* [WHAT YOU ARE ASKED TO DO]
Show all lines that include the string "More"; copy each one.

* [SUPPLIED MATERIAL]

↓↓↓

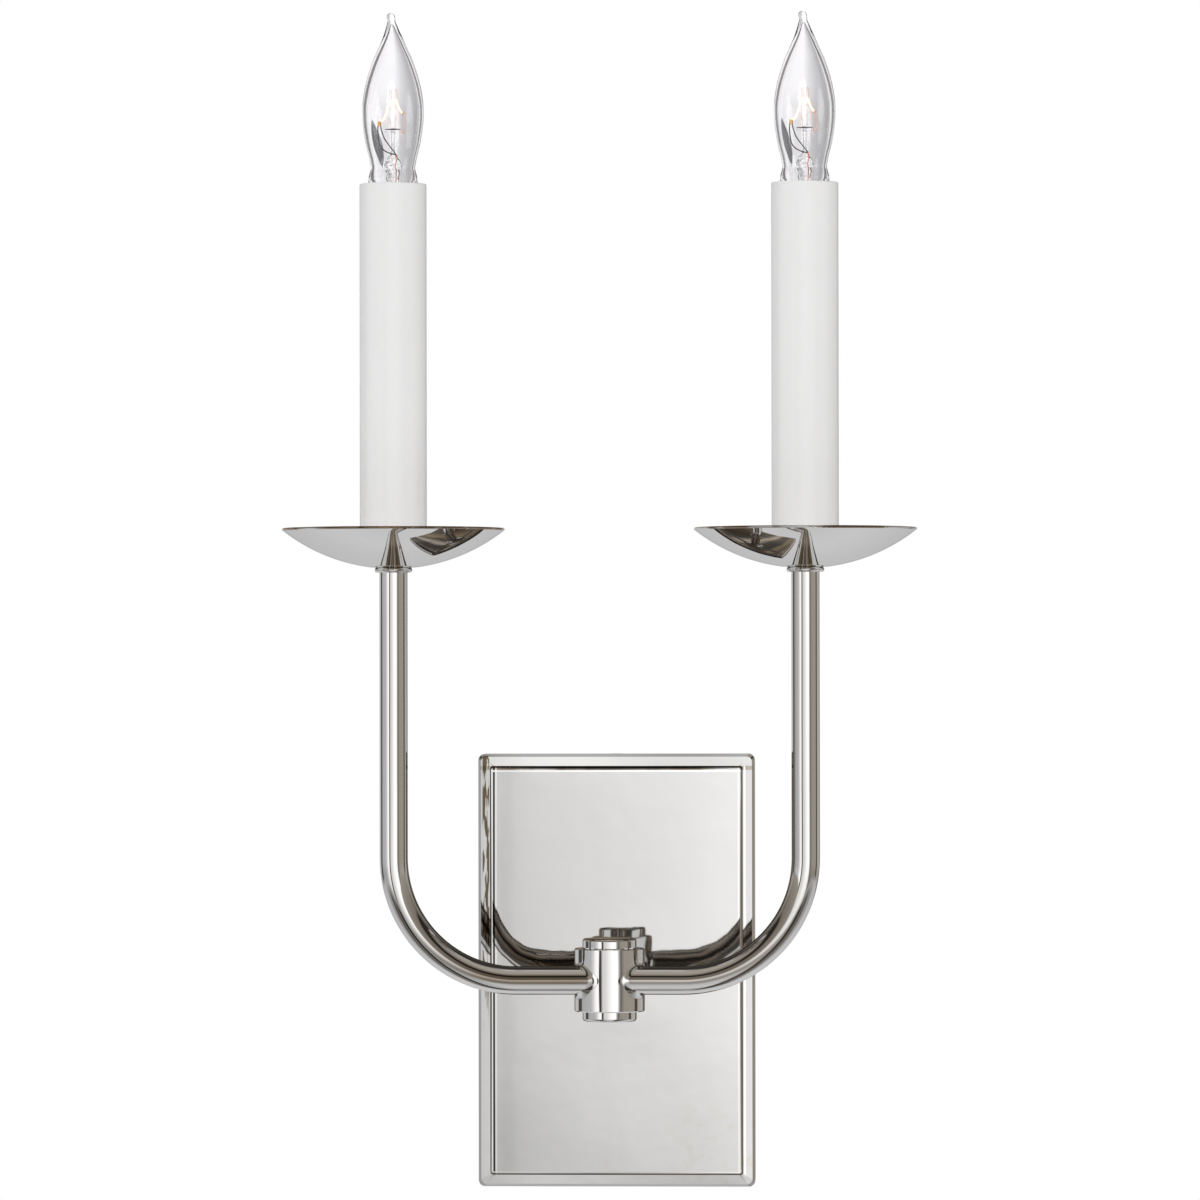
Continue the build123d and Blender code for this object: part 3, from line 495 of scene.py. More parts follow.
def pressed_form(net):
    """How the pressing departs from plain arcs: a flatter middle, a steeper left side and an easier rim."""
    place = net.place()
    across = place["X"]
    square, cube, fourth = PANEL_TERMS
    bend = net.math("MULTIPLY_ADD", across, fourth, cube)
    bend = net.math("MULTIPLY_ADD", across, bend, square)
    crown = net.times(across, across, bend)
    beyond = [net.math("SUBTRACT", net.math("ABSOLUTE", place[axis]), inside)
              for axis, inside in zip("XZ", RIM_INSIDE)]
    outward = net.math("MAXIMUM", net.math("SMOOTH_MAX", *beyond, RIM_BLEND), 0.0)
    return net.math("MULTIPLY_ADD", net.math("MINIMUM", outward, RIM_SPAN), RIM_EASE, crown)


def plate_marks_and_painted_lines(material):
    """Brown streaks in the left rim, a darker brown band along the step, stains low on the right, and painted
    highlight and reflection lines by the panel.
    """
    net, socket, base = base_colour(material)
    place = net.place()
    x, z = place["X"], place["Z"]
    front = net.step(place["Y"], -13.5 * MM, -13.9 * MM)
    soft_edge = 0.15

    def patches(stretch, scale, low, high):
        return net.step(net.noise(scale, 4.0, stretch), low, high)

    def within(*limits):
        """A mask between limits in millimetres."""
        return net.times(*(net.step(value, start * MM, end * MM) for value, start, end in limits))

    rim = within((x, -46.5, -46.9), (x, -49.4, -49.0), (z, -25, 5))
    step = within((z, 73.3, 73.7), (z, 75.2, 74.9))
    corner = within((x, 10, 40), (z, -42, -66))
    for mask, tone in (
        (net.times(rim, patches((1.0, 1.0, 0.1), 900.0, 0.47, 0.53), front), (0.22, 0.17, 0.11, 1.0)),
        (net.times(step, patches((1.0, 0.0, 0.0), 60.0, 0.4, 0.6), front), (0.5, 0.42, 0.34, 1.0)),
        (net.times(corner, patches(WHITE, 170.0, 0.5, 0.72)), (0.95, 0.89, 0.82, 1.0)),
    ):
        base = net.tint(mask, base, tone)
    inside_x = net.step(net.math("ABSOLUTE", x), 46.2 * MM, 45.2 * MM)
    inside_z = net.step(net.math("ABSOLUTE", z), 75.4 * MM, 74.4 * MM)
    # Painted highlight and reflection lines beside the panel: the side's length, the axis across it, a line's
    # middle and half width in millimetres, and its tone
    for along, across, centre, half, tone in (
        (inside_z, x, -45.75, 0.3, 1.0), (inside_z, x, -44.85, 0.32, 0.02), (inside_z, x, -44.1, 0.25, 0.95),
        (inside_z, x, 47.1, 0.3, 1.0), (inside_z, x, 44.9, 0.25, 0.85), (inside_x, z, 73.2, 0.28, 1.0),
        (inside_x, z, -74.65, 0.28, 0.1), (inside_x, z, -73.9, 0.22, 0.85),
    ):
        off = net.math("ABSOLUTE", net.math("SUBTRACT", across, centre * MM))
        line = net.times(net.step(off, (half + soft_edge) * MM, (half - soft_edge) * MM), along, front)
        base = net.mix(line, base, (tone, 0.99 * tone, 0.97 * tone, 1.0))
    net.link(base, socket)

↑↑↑
↓↓↓

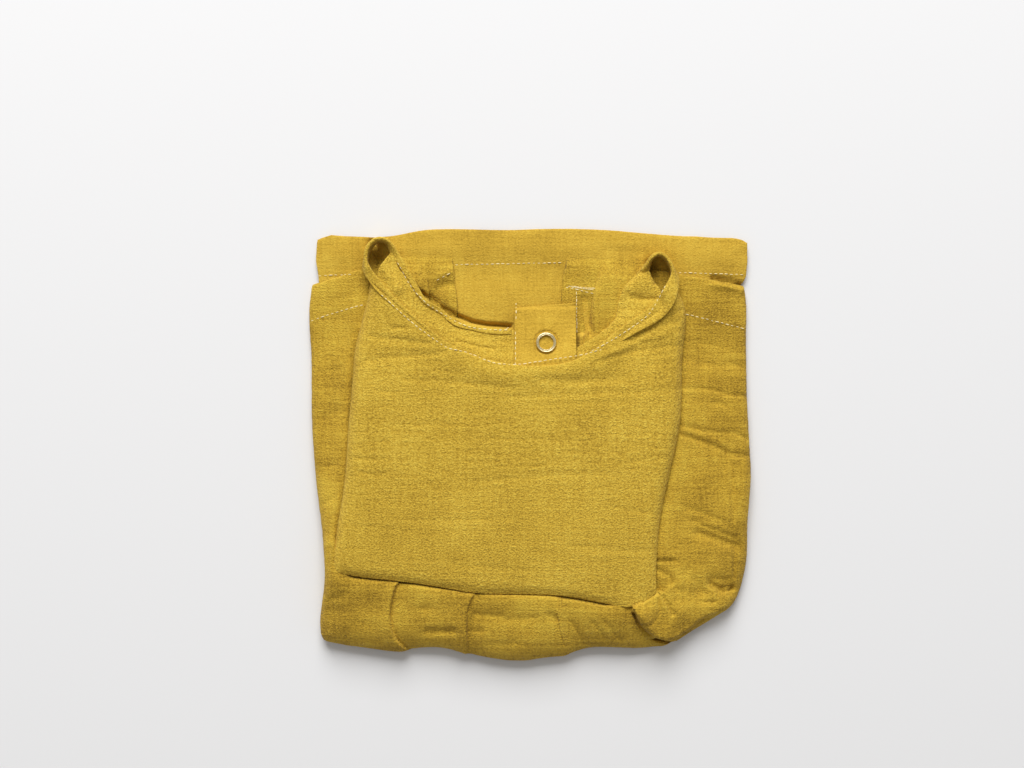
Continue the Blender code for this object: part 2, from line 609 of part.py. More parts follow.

↑↑↑

* [EXERCISE RESULT]
Continue the build123d and Blender code for this object: part 3, from line 495 of scene.py. More parts follow.
Continue the Blender code for this object: part 2, from line 609 of part.py. More parts follow.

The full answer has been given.